The Build Versus Buy Divide

Constructing a bespoke real time multi CDN pipeline requires specialized skill sets. It demands expertise in ingestion engineering, data modeling, and distributed infrastructure that many organizations do not maintain internally.

“This often requires a dedicated team,” McCarthy says. “Unless your core business is real-time analytics, it likely does not make sense to build it yourself.”

Falco reinforces that assessment.

“Very few companies can build something this complex and obtainable on their own. Companies like Lyft, Uber, and Nielsen scaled because their entire business demanded it.
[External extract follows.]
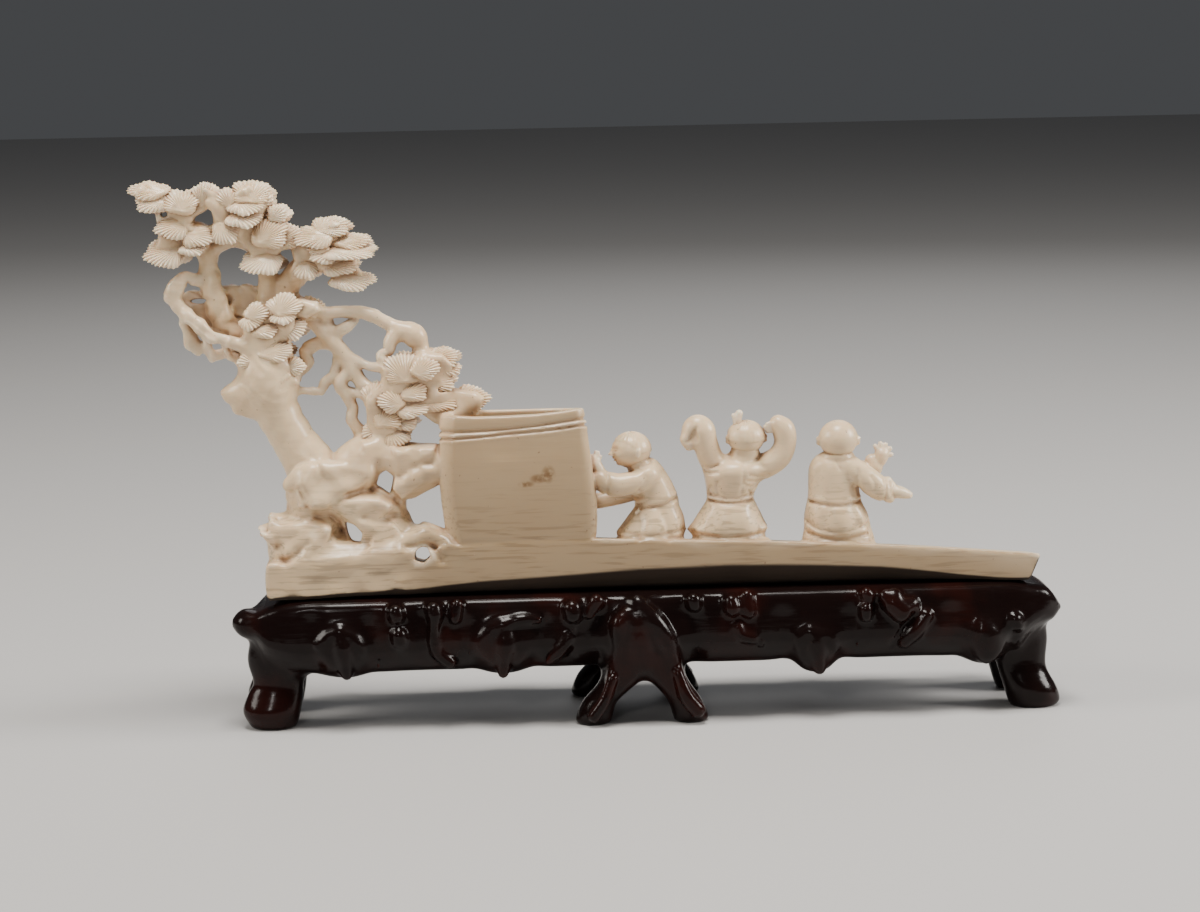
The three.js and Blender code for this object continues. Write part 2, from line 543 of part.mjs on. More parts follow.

Most companies try, run into intricacies, fail, and all the while spending far more money than they would with a specialized vendor.”
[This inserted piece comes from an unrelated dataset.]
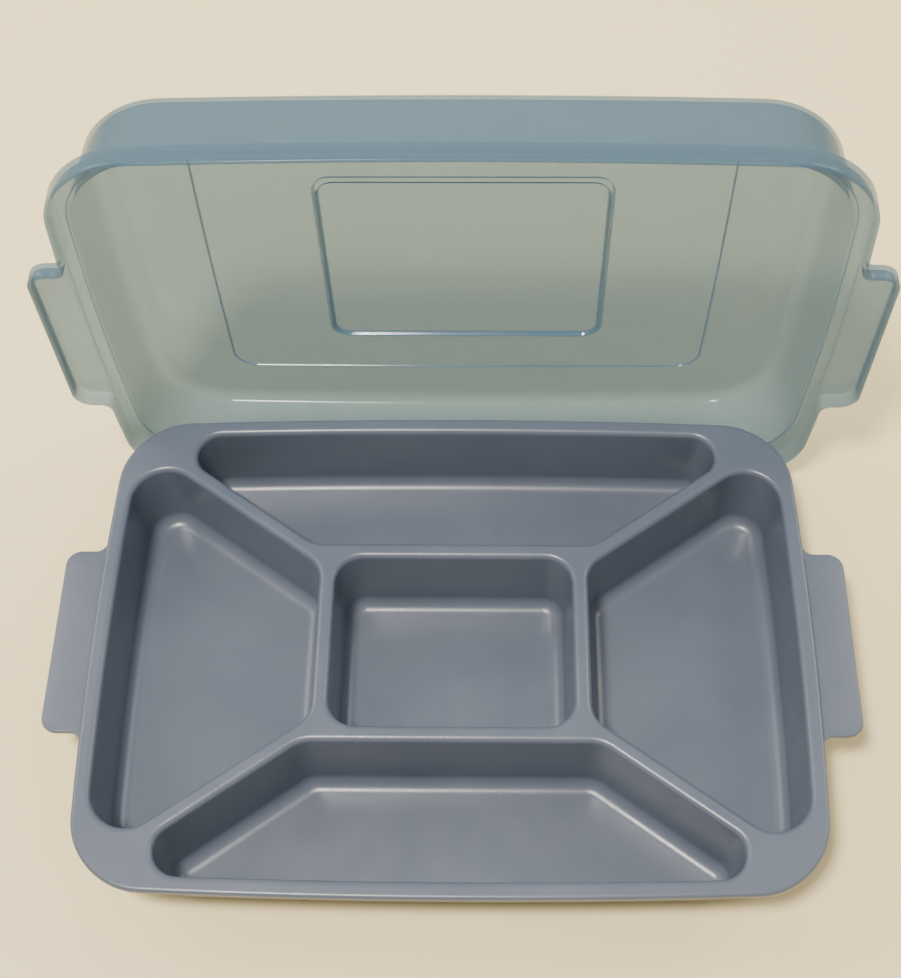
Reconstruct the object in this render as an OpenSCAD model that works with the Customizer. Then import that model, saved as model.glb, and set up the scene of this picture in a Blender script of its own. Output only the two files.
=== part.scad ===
// Chip and dip server: a five-pocket serving tray and its deep clear lid.
// Two thin plastic mouldings. The tray stands on the table and the lid stands
// upright behind it, with its open side to the front and its lower edge just
// under the overhang of the tray's back rim.
// Origin: middle of the tray's underside, on the table. X runs along the
// length, Y to the back, Z up. Millimetres.

/* [Tray] */
// Length of the tray between its straight corner lines, without the tabs
tray_l = 400; // [320:1:480]
// Width of the tray between its straight corner lines
tray_w = 284; // [230:1:340]
// Height of the tray, from the table to the rim
tray_h = 56; // [40:1:80]
// Corner radius of the rim
rim_r = 38; // [25:1:60]
// How far the middle of each side bulges out
bow = 4.8; // [0:0.1:8]
// Depth of the turned-down edge of the rim
rim_edge = 4; // [3:0.5:8]
// Wall thickness of the tray
tray_t = 2; // [1.5:0.1:3]

/* [Pockets] */
// Half length of the middle pocket
dip_x = 71.75; // [50:0.25:90]
// Half width of the middle pocket
dip_y = 54.75; // [40:0.25:70]
// Corner radius of the middle pocket
dip_r = 19; // [16:0.5:30]
// Flat land on top of the dividers
land = 2.5; // [1.5:0.5:6]
// Flat band between the rim's edge and the outer pockets
rim_band = 5.5; // [4:0.5:12]
// Angle of the diagonal dividers
diagonal = 35.5; // [30:0.5:42]
// Where the diagonal dividers start, along the length
diagonal_x = 83.5; // [70:0.5:100]
// Radius of the rounded lip of each pocket
lip_r = 3.5; // [2:0.5:5]
// Inward slope of the pocket walls, over their whole height
draft = 3; // [1:0.5:6]
// Radius between the pocket walls and floor
floor_r = 8.5; // [5:0.5:12]

/* [Handle tabs] */
// Half length of a tab along the side of the tray
tab_y = 56; // [40:1:80]
// How far a tab stands out from the rim
tab_out = 22; // [15:1:35]
// Thickness of a tab
tab_t = 3; // [2:0.5:5]
// Drop from the rim to the top of a tab
tab_drop = 2.5; // [1:0.5:5]
// Radius of a tab's outer corners
tab_r = 9; // [6:1:18]

/* [Lid] */
// Wall thickness of the lid
lid_t = 2; // [1.5:0.1:3]
// How far the lid's outline stands outside the rim
lid_over = 6; // [4:0.5:8]
// Depth of the lid from its open edge to the outside of its top
lid_d = 58; // [40:1:90]
// Height of the skirt that goes down over the rim
skirt_h = 12; // [8:0.5:18]
// Width of the ledge that rests on the rim
ledge = 8; // [5:0.5:14]
// Corner radius of the lid's walls, seen from above
wall_r = 47; // [30:1:60]
// Radius of the shoulder between walls and top
shoulder_r = 9; // [5:0.5:16]
// Half length of the shallow panel in the lid's top
panel_x = 146; // [110:1:165]
// Half width of the shallow panel
panel_y = 103; // [70:1:108]
// Height of the shallow panel's step
panel_step = 0.8; // [0.4:0.1:2]
// Half length of the raised middle of the lid's top
plateau_x = 82; // [50:1:100]
// Half width of the raised middle
plateau_y = 72; // [40:1:80]
// Height of the raised middle
plateau_step = 2.5; // [1:0.1:4]

/* [Standing lid] */
// Sideways place of the standing lid
lid_x = 6; // [-10:1:10]
// How far the lid's open edge is tucked in under the tray's rim
tuck = 13.6; // [0:0.1:13.6]

/* [Hidden] */
half_l = tray_l / 2;
half_w = tray_w / 2;
least_r = 3;
arc_steps = 7;
side_steps = 6;
bend_steps = 5;
bow_power = 3;
floor_t = tray_t;
draft_in = lip_r + draft;
edge_r = 2;
tab_root_r = 6;
tab_overlap = 0.1;
tab_top = tray_h - tab_drop;
cut = 1;

// Corners of the rim, anticlockwise from the front left
rim_box = [[-half_l, -half_w], [half_l, -half_w], [half_l, half_w], [-half_l, half_w]];
rim_radii = [rim_r, rim_r, rim_r, rim_r];

// Corners of the five pockets, at the top of their lips
slope = tan(diagonal);
half_land = land / 2;
land_rise = half_land / cos(diagonal);
side_in = dip_x + land;
side_out = half_l - rim_band;
long_in = dip_y + land;
long_out = half_w - rim_band;
divider_y = dip_y + half_land;
side_pocket_r_in = 20;
side_pocket_r_out = 22.5;
long_pocket_r_in = 24;
long_pocket_r_out = 16.5;
function diagonal_y(x) = divider_y + slope * (x - diagonal_x);
function diagonal_at(y) = diagonal_x + (y - divider_y) / slope;
side_y_in = diagonal_y(side_in) - land_rise;
side_y_out = diagonal_y(side_out) - land_rise;
long_x_in = diagonal_at(long_in - land_rise);
long_x_out = diagonal_at(long_out - land_rise);
dip_box = [[-dip_x, -dip_y], [dip_x, -dip_y], [dip_x, dip_y], [-dip_x, dip_y]];
dip_radii = [dip_r, dip_r, dip_r, dip_r];
right_box = [[side_in, -side_y_in], [side_out, -side_y_out], [side_out, side_y_out], [side_in, side_y_in]];
side_radii = [side_pocket_r_in, side_pocket_r_out, side_pocket_r_out, side_pocket_r_in];
back_box = [[-long_x_in, long_in], [long_x_in, long_in], [long_x_out, long_out], [-long_x_out, long_out]];
long_radii = [long_pocket_r_in, long_pocket_r_in, long_pocket_r_out, long_pocket_r_out];

// The lid in its own frame: open edge on Z = 0, top towards +Z
lid_clear = lid_over - lid_t;
ledge_z = skirt_h - lid_t;
lid_draft = 2.5;
skirt_bend = 1.5;
tab_gap = 1.5;
tab_side_gap = 4.5;
tab_room = 0.3;
tab_plate_z = ledge_z - tab_drop + tab_room;
rim_ledge = ledge - lid_over;
wall_radii = [for (r = rim_radii) wall_r + rim_ledge];
plateau_r = 10;
panel_r = 13;
step_draft = 1;

// Place of the standing lid: its longest edge rests on the table
lid_y = half_w + bow - tuck;
lid_z = half_w + lid_over + bow * pow((half_w + lid_over) / half_w, bow_power);

// Unit normal to the left of the line from a to b
function left_of(a, b) = let (d = (b - a) / norm(b - a)) [-d[1], d[0]];

// One corner of an outline moved in by e, as an arc that keeps a least radius
function corner(a, b, c, r, e, n) =
    let (n0 = left_of(a, b), n1 = left_of(b, c), rr = max(r - e, least_r))
    let (centre = b + (n0 + n1) * (e + rr) / (1 + n0 * n1))
    let (start = atan2(-n0[1], -n0[0]), turn = acos(n0 * n1))
    [for (i = [0:n]) centre + rr * [cos(start + turn * i / n), sin(start + turn * i / n)]];

// Points between two corners, so that a side can bow
function side(a, b) = [for (i = [1:side_steps - 1]) a + (b - a) * i / side_steps];

// A rounded outline moved in by e, from its corners and their radii
function outline(box, radii, e) =
    let (m = len(box))
    let (arcs = [for (i = [0:m - 1])
        corner(box[(i + m - 1) % m], box[i], box[(i + 1) % m], radii[i], e, arc_steps)])
    [for (i = [0:m - 1]) each concat(arcs[i], side(arcs[i][arc_steps], arcs[(i + 1) % m][0]))];

// Bulge of the long and short sides, full at the rim and faint in the middle
function bowed(p) =
    let (x = p[0] / half_l, y = p[1] / half_w)
    [p[0] + bow * pow(x, bow_power) * (1 - y * y), p[1] + bow * pow(y, bow_power) * (1 - x * x)];

// A closed solid through rings of points that run upwards: rows of [inset, z]
module loft(box, radii, rows) {
    rings = [for (r = rows) [for (p = outline(box, radii, r[0])) let (q = bowed(p)) [q[0], q[1], r[1]]]];
    n = len(rings[0]);
    last = len(rings) - 1;
    walls = [for (k = [0:last - 1], i = [0:n - 1])
        let (j = (i + 1) % n)
        each [[k * n + i, k * n + n + i, k * n + n + j], [k * n + i, k * n + n + j, k * n + j]]];
    base = [for (i = [0:n - 1]) i];
    top = [for (i = [n - 1:-1:0]) last * n + i];
    polyhedron([for (r = rings) each r], concat(walls, [base, top]), convexity = 6);
}

// Rows of a round bend from angle a0 to a1 about a centre in [inset, z]
function bend(centre, r, a0, a1) = [for (i = [0:bend_steps])
    let (a = a0 + (a1 - a0) * i / bend_steps) [centre[0] + r * cos(a), centre[1] + r * sin(a)]];

// The hollow of a pocket, from its floor up through its rounded lip
module pocket(box, radii) {
    floor_bend = bend([draft_in + floor_r, floor_t + floor_r], floor_r, 270, 180);
    lip_bend = [for (i = [bend_steps:-1:1])
        let (a = 90 * i / bend_steps) [lip_r * sin(a), tray_h - lip_r * (1 - cos(a))]];
    loft(box, radii, concat(floor_bend, lip_bend, [[0, tray_h + cut]]));
}

// The outside of a pocket, under the deck
module cup(box, radii) {
    outer_r = floor_r + tray_t;
    wall_in = draft_in - tray_t;
    floor_bend = bend([wall_in + outer_r, outer_r], outer_r, 270, 180);
    loft(box, radii, concat(floor_bend, [[lip_r - tray_t, tray_h - lip_r], [lip_r - tray_t, tray_h - cut]]));
}

// The outside of each pocket where solid is true, or else its hollow
module dip_pocket(solid) {
    if (solid) cup(dip_box, dip_radii);
    else pocket(dip_box, dip_radii);
}

module right_pocket(solid) {
    if (solid) cup(right_box, side_radii);
    else pocket(right_box, side_radii);
}

module back_pocket(solid) {
    if (solid) cup(back_box, long_radii);
    else pocket(back_box, long_radii);
}

module five_pockets(solid) {
    dip_pocket(solid);
    for (turn = [0, 180]) rotate(turn) {
        right_pocket(solid);
        back_pocket(solid);
    }
}

// Flat outline of both tabs, reaching out by extra and longer by side at each
// end, with rounded roots on an outline that is moved in by root
module tab_shape(extra, side, root) {
    reach = half_l + bow + tab_out + extra;
    offset(r = -tab_root_r) offset(delta = tab_root_r) {
        polygon([for (p = outline(rim_box, rim_radii, root)) bowed(p)]);
        offset(r = tab_r) offset(delta = -tab_r) square([2 * reach, 2 * (tab_y + side)], center = true);
    }
}

// A strip along X that keeps only the length of the side that a tab takes up
module tab_strip(side) {
    square([2 * tray_l, 2 * (tab_y + side + 2 * tab_root_r)], center = true);
}

// The flat top with its turned-down edge, before the pockets are cut
module deck() {
    edge_bend = [for (i = [0:bend_steps])
        let (a = 90 * i / bend_steps) [edge_r * (1 - cos(a)), tray_h - edge_r * (1 - sin(a))]];
    difference() {
        loft(rim_box, rim_radii, concat([[0, tray_h - rim_edge]], edge_bend));
        loft(rim_box, rim_radii, [[tray_t, tray_h - rim_edge - cut], [tray_t, tray_h - tray_t]]);
    }
}

module tray() {
    color([0.47, 0.53, 0.58])
    difference() {
        union() {
            deck();
            five_pockets(true);
            translate([0, 0, tab_top - tab_t]) linear_extrude(tab_t) difference() {
                intersection() {
                    tab_shape(0, 0, tab_overlap);
                    tab_strip(0);
                }
                polygon([for (p = outline(rim_box, rim_radii, tray_t)) bowed(p)]);
            }
        }
        five_pockets(false);
    }
}

// The lid's outer form, or its hollow when moved in by its wall
module lid_body(wall) {
    top = lid_d - wall;
    step_z = skirt_h - wall;
    round_r = shoulder_r - wall;
    skirt = [[wall - lid_over, wall > 0 ? -cut : 0], [wall - lid_over, step_z - skirt_bend]];
    corner_bend = [[wall - lid_over + skirt_bend, step_z]];
    wall_in = rim_ledge + wall;
    wall_foot = [[wall_in, wall > 0 ? -cut : skirt_bend], [wall_in, step_z + skirt_bend]];
    shoulder = bend([wall_in + lid_draft + round_r, top - round_r], round_r, 180, 90);
    loft(rim_box, rim_radii, concat(skirt, corner_bend));
    loft(rim_box, wall_radii, concat(wall_foot, shoulder));
    rise(panel_x - wall, panel_y - wall, panel_r, top, panel_step);
    rise(plateau_x - wall, plateau_y - wall, plateau_r, top + panel_step, plateau_step);
}

// A low raised rectangle with sloping sides on the lid's top
module rise(x, y, r, z, h) {
    slope_in = h * step_draft;
    box = [[-x, -y], [x, -y], [x, y], [-x, y]];
    loft(box, [r, r, r, r], [[0, z - lid_t / 2], [0, z], [slope_in, z + h]]);
}

// The block of a lid tab, or its hollow when cutting
module lid_tabs(hollow) {
    low = hollow ? -cut : 0;
    high = hollow ? tab_plate_z : tab_plate_z + lid_t;
    grow = hollow ? tab_gap : tab_gap + lid_t;
    side = hollow ? tab_side_gap : tab_side_gap + lid_t;
    edge = hollow ? -lid_clear : -lid_over;
    translate([0, 0, low]) linear_extrude(high - low) difference() {
        intersection() {
            tab_shape(grow, side, edge);
            tab_strip(side);
        }
        polygon([for (p = outline(rim_box, rim_radii, hollow ? -cut : -lid_clear)) bowed(p)]);
    }
}

module lid_moulding() {
    difference() {
        union() {
            lid_body(0);
            lid_tabs(false);
        }
        lid_body(lid_t);
        lid_tabs(true);
    }
}

module lid() {
    color([0.66, 0.76, 0.77, 0.6])
    translate([lid_x, lid_y, lid_z]) rotate([-90, 0, 0]) lid_moulding();
}

tray();
lid();
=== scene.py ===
"""Chip and dip server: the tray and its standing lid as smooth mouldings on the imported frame.

Sizes are in millimetres, as in the part's source, and each mesh is made in metres.
The lid is built in its own frame, open edge on w = 0 and top towards +w, and then
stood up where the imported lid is.
"""

import math

import bmesh
import bpy
import numpy as np
from mathutils import Matrix, Vector
from mathutils.geometry import tessellate_polygon


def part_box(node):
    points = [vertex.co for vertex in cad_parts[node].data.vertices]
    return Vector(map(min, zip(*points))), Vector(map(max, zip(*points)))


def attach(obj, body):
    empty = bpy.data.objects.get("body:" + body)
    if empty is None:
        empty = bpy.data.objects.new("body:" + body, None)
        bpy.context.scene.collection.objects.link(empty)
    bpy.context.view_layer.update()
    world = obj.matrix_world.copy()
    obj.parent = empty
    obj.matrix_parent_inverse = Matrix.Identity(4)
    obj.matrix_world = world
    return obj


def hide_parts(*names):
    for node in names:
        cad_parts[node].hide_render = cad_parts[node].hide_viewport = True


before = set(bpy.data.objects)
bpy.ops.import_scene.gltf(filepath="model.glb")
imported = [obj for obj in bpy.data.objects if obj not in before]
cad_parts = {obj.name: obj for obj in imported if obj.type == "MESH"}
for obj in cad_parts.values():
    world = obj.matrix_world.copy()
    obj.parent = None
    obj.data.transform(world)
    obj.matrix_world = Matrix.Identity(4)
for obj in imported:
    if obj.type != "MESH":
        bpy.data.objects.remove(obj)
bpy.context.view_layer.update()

MM = 0.001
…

Reducing Mean Time to Resolution becomes the dividing line.

“It’s our superpower,” Falco says. “If you summarize every testimonial, case study, and call, the pain point we fix is the same: Find and fix problems before your customers—or your boss—see them.”

The Nordic electronics retailer Elkjøp provides a case study. During Black Friday 2024, the company detected the onset of a DDoS attack and used TrafficPeak to respond.
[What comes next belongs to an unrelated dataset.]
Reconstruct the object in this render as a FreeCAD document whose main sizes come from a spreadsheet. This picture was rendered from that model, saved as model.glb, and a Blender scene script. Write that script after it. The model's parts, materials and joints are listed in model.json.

When asked what “instant” meant in practice, Elkjøp Team Lead, eCommerce Jonas Petersson responded, “The entire event from spotting to stopping the attack was instant. No sites went out of service and none of our customers experienced any impact whatsoever.”

Organizations that attempt to replicate similar pipelines internally often find themselves investing heavily in infrastructure while operational friction remains unresolved.

The New Baseline for Streaming

Streaming platforms now operate in an environment where delay is visible and failure is public. Fragmentation, scale, retention cost, architectural rigidity, and skills gaps combine to widen the gap between incident and intervention.

Falco distills the mandate.

“Reduce the time between a problem appearing and a human fixing it. When you do that, everything else — cost, retention, performance — falls into place.”

In an economy measured in milliseconds, compressing that interval has become a defining marker of resilience.